“If you build it, they will come” was the dominant view of fiber deployments back in the 20th century.
Along the way, the build-out featured booms, busts and, in the end, a very different market.
AT&T came back together, the Internet became a commercial platform and cable operators learned to provide two-way communications – just as wireless operators emerged as an alternative to the landline. On the telecom side of the business, the build-out seemed to maintain the status quo, while the applications that came of age changed the model of communications forever.
One possible technology we will discuss during
day three of the
4GWE Conference – an event colocated with the
ITEXPO West 2009, to be held Sept. 1 to 3 in Los Angeles – that could change communication is the use of “White Space,” which will not only enable alternative spectrum, but also create the possibility of product-oriented models such as what has happened with WiFi.
As the government awaits the proposals for new services in unserved and underserved locations, questions arise about how this will impact the applications of the future.

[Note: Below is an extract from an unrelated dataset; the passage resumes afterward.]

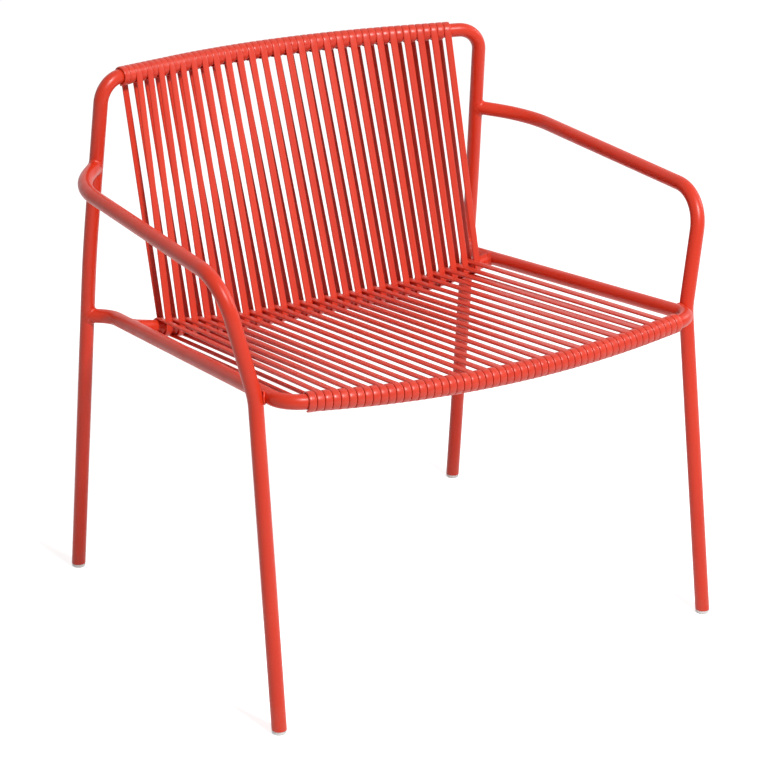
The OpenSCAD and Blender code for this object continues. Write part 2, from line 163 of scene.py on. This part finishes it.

Our experts represent many different strategies in providing these new services. Many of the proposals are looking to link statewide backbones in a manner that connects the citizens with services. Obviously e-government may be one of the applications in the future. Other applicants are expanding the services directly to the end user, but does that mean it’s an alternative loop to the home, or smartphones? We will be looking at the stimulus and also the history of Muni Wireless and what went wrong.
Which is why this day includes wireless backhaul and the concerns that carriers have in expanding the network operations to support and any to any world. How do you expand the network in a manner that delivers everywhere? However, as you enable ubiquity with a 4G network, the opportunity expands to support smart products having nothing to do with phones. Wireless solutions that address smart energy, personal health and fitness, smart home and Machine to Machine, or “M2M” apps are likely to expand the traffic on the network.
All of these moves into 4G wireless broadband services are going to represent issues with implementation that require testing for the new world of application intensive wireless. While for some larger carriers the expansion of the data network is segmented from the voice, but for the great majority of carriers wireless IP will include voice, video, data and text. Combined traffic adds to the complexities of testing plans and the use of 4G technologies such as Orthogonal Frequency Division Multiplexing and Multiple Input Multiple Output add new aspects to managing the traffic.